Edward Goulburn was appointed chaplain to Samuel, Wilberforce, Bishop of Oxford, in February 1847. He was a fellow of Merton College between 1841-1846. In November 1849 he was appointed Headmaster of Rugby School, a post he held until 1857. He introduced science teaching at Rugby. He was appointed Dean of Norwich in 1866. He was the descendent of Huguenots, who began his career as a evangelical, but gradually leaned more towards the High Church tradition, although he was never a ritualist. See entry in the Oxford Dictionary of National Biography.
November 24, 2009
Two gentlemen (a Mr Robins of Oriel and a Mr Hill of Magdalene) brought out a note from Sewell, in which he says that he wishes me particularly to remark Mr Hill. He was a chorister and 2nd Class man, and is now a Demy. Sub-Warden and Howard were in Oxford, but Monk and I found him gentlemanlike, modest, and pleasing, though not attractive in appearance, nor brilliant in conversation. Howard knows him a little, and is surprised that he did not think of him for a Fellow before.
November 23, 2009
Monk (who, for this term, attends the meetings of the Motett Society every Monday evening, and sleeps in Oxford) brought out word that Sewell had had a letter from Mr Bowyer, saying that we were quite right in refusing to show the communion plate, and that he had written to his brother not to be so intrusive.
(Poor F. left me for Plymouth to meet the ship which is to take him to Adelaide. I suppose I shall never see him again).
November 20, 2009
Sewell came out with a party from Exeter. Mentioned that William Bowyer had lately dined at All Souls, and had spoken against me for refusing to show the Communion Plate to some ladies (I believe 2nd rate Abingdon people) whom he had brought to see the College, though Sewell had told him how we disliked curiosity hunters. He also complained that I did not come down and show them over the house. Mr Dean was fortunately present, and set matters in their proper light, – and Sewell has written to the Warden of All Souls, to explain that the sacred vessels of the Altar cannot be submitted to indiscriminating eyes; – that the Head of St Peter’s College cannot possibly waste his time with bringing strangers about the place; and that the secrecy and mystery, insinuated by Mr William Bowyer, have no reality whatever, as the Warden shall see if he will do us the pleasure of coming over. William Bowyer is very troublesome and intrusive, and Sewell intends to give it him very roundly when next they meet. We have been as civil as he has been annoying. Sewell has written to Mr George Bowyer, complaining of his brother.

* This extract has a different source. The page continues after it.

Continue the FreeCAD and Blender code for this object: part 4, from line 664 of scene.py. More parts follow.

Mr Grimaldi called to know if he, or Mr Bowyer, could do anything for us. Where could we have lighted on such a landlord or such an Agent? Sewell told him of William Bowyer, and he said we were quite right.
The Rector of Exeter called on me for the first time since I came to Radley; – apologized for his tardiness; – did not seem to take much interest in the place.

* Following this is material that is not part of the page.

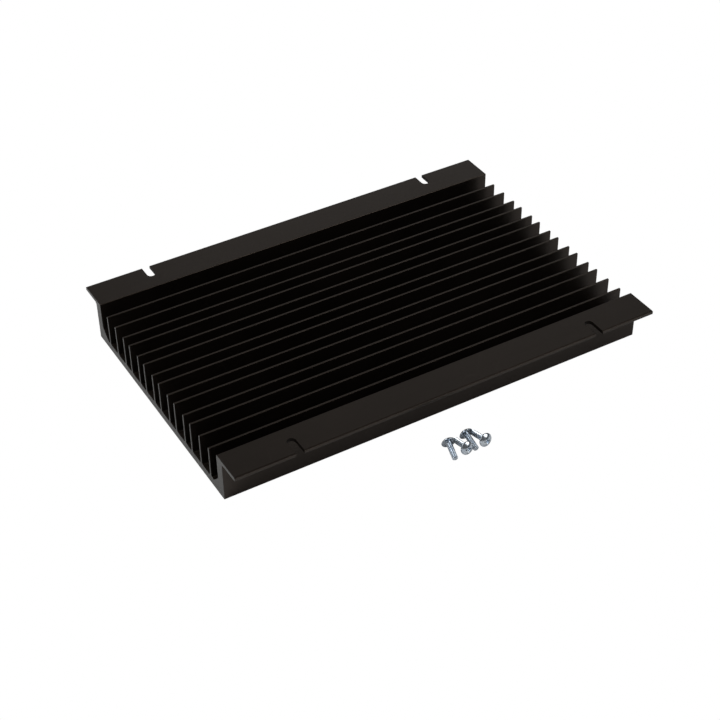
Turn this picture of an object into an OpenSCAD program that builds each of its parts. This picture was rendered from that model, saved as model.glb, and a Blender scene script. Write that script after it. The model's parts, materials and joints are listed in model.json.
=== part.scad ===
// Heat sink kit for a panel-mounted servo drive: one finned aluminium extrusion with two
// slotted flanges, and the four loose machine screws that fasten the drive to its base.
// X runs along the fins, Z points from the drive seat up to the flanges.

/* [Base] */
// Length of the cut extrusion, along the fins
length = 242; // [200:1:300]
// Width of the base over its side walls
base_w = 145.5; // [145.5:0.5:150]
// Thickness of the base under the channels
base_t = 4.2; // [3:0.1:5]

/* [Side walls and flanges] */
// Thickness of each side wall
wall_t = 5.4; // [4:0.1:5.8]
// Height from the drive seat to the flange faces
total_h = 24.4; // [23:0.1:28]
// Width over both flanges
flange_span = 172; // [168:1:180]
// Thickness of the flanges
flange_t = 2; // [1.6:0.1:3]
// Leg of the chamfer in each corner between wall and base
corner_leg = 5.3; // [2:0.1:6]
// Radius under each flange, where it meets the wall
flange_fillet_r = 1.5; // [0.5:0.1:3]

/* [Fins] */
// Number of fins on each side of the centre line
fins_per_side = 7; // [7:1:7]
// Pitch across a wide channel
pitch_wide = 10; // [9.6:0.1:10]
// Pitch across a narrow channel
pitch_narrow = 7.5; // [7:0.1:7.5]
// Height of the fin tips above the drive seat
fin_top_z = 21.9; // [18:0.1:22.5]
// Thickness of a fin at its tip
fin_tip_t = 1.1; // [0.8:0.05:1.3]
// Thickness of a fin at its root
fin_root_t = 1.3; // [1:0.05:1.6]
// Leg of the flare at each side of a fin's root
fin_flare = 0.6; // [0.2:0.1:1]

/* [Panel slots] */
// Width of the open slots in the flanges
slot_w = 4.5; // [4.2:0.1:5.5]
// Depth of the two slots in the +Y flange, from its edge
slot_depth_plus = 9.4; // [7:0.1:11]
// Depth of the two slots in the -Y flange, from its edge
slot_depth_minus = 10.9; // [7:0.1:11]
// Distance between slot centres along a flange
slot_spacing = 173; // [120:1:190]

/* [Drive screw holes] */
// Diameter of the clearance holes through the base
hole_d = 3.4; // [3.2:0.1:3.8]
// Distance between holes along the fins
hole_spacing_x = 200; // [120:1:220]
// Countersunk edge break on the seat side of each hole
hole_break = 0.3; // [0.1:0.1:0.4]

/* [Screws] */
// Outside diameter of the thread
thread_d = 2.98; // [2.9:0.02:3]
// Length of a screw under its head
screw_len = 10; // [8:1:10]
// Diameter of the head
head_d = 7.2; // [6.8:0.1:7.2]
// Height of the domed head
head_h = 2; // [1.6:0.1:2.2]
// Thickness of the straight rim below the dome
head_rim = 0.45; // [0.3:0.05:0.6]
// Width of the cross recess over its wings
recess_w = 3.6; // [3:0.1:4]
// Thickness of one wing of the recess
recess_wing = 0.7; // [0.5:0.05:0.9]
// Depth of the recess from the top of the dome
recess_depth = 1.3; // [0.8:0.1:1.4]
// Chamfer at the thread's tip
tip_chamfer = 0.4; // [0.2:0.1:0.6]

/* [Hidden] */
$fn = 64;
eps = 0.01;
overlap = 1;

wall_outer = base_w / 2;
wall_inner = wall_outer - wall_t;
flange_edge = flange_span / 2;
flange_under = total_h - flange_t;

// Fin centres on one side: half a narrow pitch from the centre line, then wide and narrow
// pitches in turn, with a wide one before the last fin
function is_wide(i) = i % 2 == 1 || i == fins_per_side - 1;
function fin_y(i) = i == 0
    ? pitch_narrow / 2
    : fin_y(i - 1) + (is_wide(i) ? pitch_wide : pitch_narrow);

// The screws stand in the middle of the outermost wide channel
hole_y = (fin_y(fins_per_side - 1) + fin_y(fins_per_side - 2)) / 2;

// A screw lies on its head's rim and its tip, which tilts its axis
dome_h = head_h - head_rim;
dome_r = (pow(head_d / 2, 2) + pow(dome_h, 2)) / (2 * dome_h);
tip_r = thread_d / 2 - tip_chamfer;
tilt = atan((head_d / 2 - thread_d / 2) / (screw_len - tip_chamfer));
rest_z = head_d / 2 * cos(tilt);

// Where the four screws lie: X and Y under the head, and the heading of the tip
SCREWS = [
    [-11.1, -97, -103],
    [-5.6, -104.6, 92],
    [-0.3, -96.2, -92.5],
    [5.3, -104.4, 95]
];

// Half of the cross-section's outline, from the middle of the seat round to the centre
// channel: up the wall, round the flange, down the corner chamfer and over the fins
function side_points() = [
    [wall_outer, 0],
    [wall_outer, flange_under],
    [flange_edge, flange_under],
    [flange_edge, total_h],
    [wall_inner, total_h],
    [wall_inner, base_t + corner_leg],
    [wall_inner - corner_leg, base_t]
];
function fin_points(y) = [
    [y + fin_root_t / 2 + fin_flare, base_t],
    [y + fin_root_t / 2, base_t + fin_flare],
    [y + fin_tip_t / 2, fin_top_z],
    [y - fin_tip_t / 2, fin_top_z],
    [y - fin_root_t / 2, base_t + fin_flare],
    [y - fin_root_t / 2 - fin_flare, base_t]
];
half_outline = concat(
    side_points(),
    [for (i = [fins_per_side - 1:-1:0]) each fin_points(fin_y(i))]
);
mirrored_half = [for (i = [len(half_outline) - 1:-1:0]) [-half_outline[i].x, half_outline[i].y]];

// Runs a cross-section, drawn in Y and Z, along the whole length
module along_length() {
    rotate([90, 0, 90]) translate([0, 0, -length / 2]) linear_extrude(length) children();
}

// Fillet under one flange, where it meets the wall
module flange_fillet() {
    difference() {
        translate([wall_outer - overlap, flange_under - flange_fillet_r])
            square(flange_fillet_r + overlap);
        translate([wall_outer + flange_fillet_r, flange_under - flange_fillet_r])
            circle(r = flange_fillet_r);
    }
}

// Cutter for one slot, round at its inner end and open at the flange edge
module slot_cutter(depth) {
    translate([0, flange_edge - depth + slot_w / 2, flange_under - 1]) {
        cylinder(d = slot_w, h = flange_t + 2);
        translate([-slot_w / 2, 0, 0]) cube([slot_w, depth, flange_t + 2]);
    }
}

// Cutter for one screw hole with a small edge break on the seat
module hole_cutter() {
    translate([0, 0, -1]) cylinder(d = hole_d, h = base_t + 2);
    translate([0, 0, -eps])
        cylinder(d1 = hole_d + 2 * hole_break, d2 = hole_d - eps, h = hole_break);
}

// The black anodised extrusion, sawn to length, slotted and drilled
module heat_sink() {
    color("#1c1917") difference() {
        union() {
            along_length() polygon(concat(half_outline, mirrored_half));
            along_length() flange_fillet();
            along_length() mirror([1, 0]) flange_fillet();
        }
        for (sx = [-1, 1], side = [0, 1]) mirror([0, side, 0]) {
            translate([sx * slot_spacing / 2, 0, 0])
                slot_cutter(side == 0 ? slot_depth_plus : slot_depth_minus);
            translate([sx * hole_spacing_x / 2, hole_y, 0]) hole_cutter();
        }
    }
}

// Outline of the head on one side of its axis, from the bearing face to the dome's top
module head_outline() {
    square([head_d / 2, head_rim]);
    intersection() {
        translate([0, head_h - dome_r]) circle(r = dome_r, $fn = 128);
        square([head_d / 2, head_h]);
    }
}

// One screw with its axis on Z, the bearing face of the head at Z = 0 and the tip below
module screw_body() {
    difference() {
        union() {
            rotate_extrude() head_outline();
            translate([0, 0, tip_chamfer - screw_len])
                cylinder(d = thread_d, h = screw_len - tip_chamfer + eps);
            translate([0, 0, -screw_len])
                cylinder(r1 = tip_r, r2 = thread_d / 2, h = tip_chamfer + eps);
        }
        for (turn = [0, 90]) rotate([0, 0, turn])
            translate([-recess_w / 2, -recess_wing / 2, head_h - recess_depth])
                cube([recess_w, recess_wing, head_h]);
    }
}

// A loose screw where it lies beside the extrusion, with its tip pointing along the heading
module loose_screw(place) {
    color("#b9c0ca")
        translate([place.x, place.y, rest_z])
            rotate([0, 0, place.z])
                rotate([0, tilt - 90, 0])
                    screw_body();
}

heat_sink();
loose_screw(SCREWS[0]);  // screw_1
loose_screw(SCREWS[1]);  // screw_2
loose_screw(SCREWS[2]);  // screw_3
loose_screw(SCREWS[3]);  // screw_4
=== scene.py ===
"""Looks of a heat sink kit for a servo drive: a black anodised extrusion and four loose screws.

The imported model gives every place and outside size. The classes below build the finished meshes
in metres, in the row frame: X runs along the fins and Z points from the drive seat up to the
flange faces.
"""

import json
import logging
import math
from dataclasses import dataclass, field
from enum import Enum, IntEnum
from typing import Callable, Sequence

import bmesh
import bpy
from mathutils import Matrix, Vector

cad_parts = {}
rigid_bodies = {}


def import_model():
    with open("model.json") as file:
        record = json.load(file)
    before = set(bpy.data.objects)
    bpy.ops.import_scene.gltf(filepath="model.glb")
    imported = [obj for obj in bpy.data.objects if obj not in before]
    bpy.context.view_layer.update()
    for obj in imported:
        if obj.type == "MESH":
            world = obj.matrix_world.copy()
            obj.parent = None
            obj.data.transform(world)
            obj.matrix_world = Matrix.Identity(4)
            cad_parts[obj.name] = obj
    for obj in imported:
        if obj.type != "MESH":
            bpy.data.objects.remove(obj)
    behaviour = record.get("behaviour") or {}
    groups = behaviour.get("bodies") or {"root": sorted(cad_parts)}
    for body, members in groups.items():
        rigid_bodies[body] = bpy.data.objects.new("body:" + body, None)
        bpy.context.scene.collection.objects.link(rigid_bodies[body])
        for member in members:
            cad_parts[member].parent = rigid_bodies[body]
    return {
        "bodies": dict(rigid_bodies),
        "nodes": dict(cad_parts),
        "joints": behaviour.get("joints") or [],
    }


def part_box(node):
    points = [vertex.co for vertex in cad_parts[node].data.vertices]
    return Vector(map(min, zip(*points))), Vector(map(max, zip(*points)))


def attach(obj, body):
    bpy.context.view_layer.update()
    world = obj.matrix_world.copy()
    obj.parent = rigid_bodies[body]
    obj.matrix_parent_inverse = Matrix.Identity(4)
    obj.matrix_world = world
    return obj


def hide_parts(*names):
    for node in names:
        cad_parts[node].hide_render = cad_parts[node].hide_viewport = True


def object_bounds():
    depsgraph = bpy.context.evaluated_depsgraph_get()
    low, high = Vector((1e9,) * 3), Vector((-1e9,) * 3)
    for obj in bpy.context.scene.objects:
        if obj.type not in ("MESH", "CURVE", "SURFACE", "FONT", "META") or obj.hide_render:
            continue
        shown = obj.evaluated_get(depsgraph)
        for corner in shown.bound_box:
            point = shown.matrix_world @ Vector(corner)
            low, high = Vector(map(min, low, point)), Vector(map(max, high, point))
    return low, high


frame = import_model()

LOG = logging.getLogger("heat_sink_kit")
CAD_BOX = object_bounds()
MM = 0.001
TURN = 2 * math.pi
# How near points are welded, in metres, and how much a large face outweighs a small one
WELD = 1e-7
FLAT_FACE_WEIGHT = 80

Point2 = tuple[float, float]
RGB = tuple[float, float, float]
Socket = bpy.types.NodeSocket
Tree = bpy.types.NodeTree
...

Sewell brought out an exquisite chest of such dimensions that it will serve to keep the ‘Liber Spei’ in. It is of wood, covered with stamped and gilded leather, and bound with bands of wrought iron. Its date may be of the 15th century. He exhibited it yesterday evening to the Architectural Society.

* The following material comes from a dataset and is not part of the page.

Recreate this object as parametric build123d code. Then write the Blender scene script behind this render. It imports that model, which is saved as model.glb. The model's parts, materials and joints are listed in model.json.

Two Altar Stools arrived from Markland at Bath, worked by his ladies, and handsomely mounted in walnut.
Also a box of books from Grant & Dalton, including Rymer’s Foedera and some of the fathers; besides some valuable books on Irish history for myself, as no such books would be bought by anyone else, and it is of consequence to have them in the College. Some of them very scarce, – such as Keating’s Hist. of Ireland and Ware’s works.
Sewell would become President of the Architectural Society the following year, in 1848. For a history of the society in this period, see The Oxford Architectural and Historical Society, 1839-1939, by W. A. Pantin (1940).
November 12, 2009
Monk brought out a letter which Sewell had received from the Bishop of Lincoln, in answer to his reply. It is a painfully weak production; argument and tone equally lamentable. It amounts to this; – that fasting is right, and ordered by the Church, but that the effort to establish this, or the Church system generally, would probably end in a rival Episcopal Church being set up! Alas! Timidity is every where the ruling policy in high places. It is clear that if any reformation is to be applied to the Church of England, the Presbytery must move, and force the Bishops to move too.
November 6, 2009
Sewell came over with Mr Audland of Queen’s and two other Gentlemen. I am getting tired of saying that people are struck and delighted, – but they were particularly so. He brought a letter from a Mr Scratton, whom Mr Marriott of Oriel had recommended for a fellowship. We had received one before, which did not lead us to think that he would be a catch by any means; but in the present he expressed some unsound views of confession, so that altogether we determined not to pursue that matter.
Sewell brought out a letter from Mr Powles of Exeter to me recommendatory of a Mr Wood, whom Sewell is anxious that we should appoint; but we have not been struck by him, and are determined to wait, feeling that we must have a considerable number from which to select.
The service books have at last arrived. We were very anxious to have our own book, instead of the Columban one, chiefly for personality’s sake, but also because we did not consider it pure enough. We therefore cancelled seven half sheets, changing the choral responses, making some alteration in the Litany, and withdrawing several chants, substituting others, and raising the entire number from 90 to 100. The title page now presents a figure of St Peter, engraved by Linton of London, from a design by Howard, who took the main idea from an old book. I also got all the large paper copies on hands similarly treated, and I intend having three beautifully bound and presenting one to my mother, another to the Visitor and a 3rd to the President of Magdalen.
Sewell tells me that the day after Mr Halse was here he called upon him at Exeter, and expressed himself most highly gratified with his reception, and all he had seen; particularly admired the way in which everything had been done, – applauding the idea of the great bell, whose first tone he had heard; – in fact entering warmly into the whole thing. Amongst other remarks, he said that it furnished such a satisfactory reply to those who ask ‘What is Oxford doing?’ to be able to point to Radley. Asked leave to bring Lord Clive and others to see it.
Received a hamper of plants from F., from Ireland, including cuttings of climbing roses.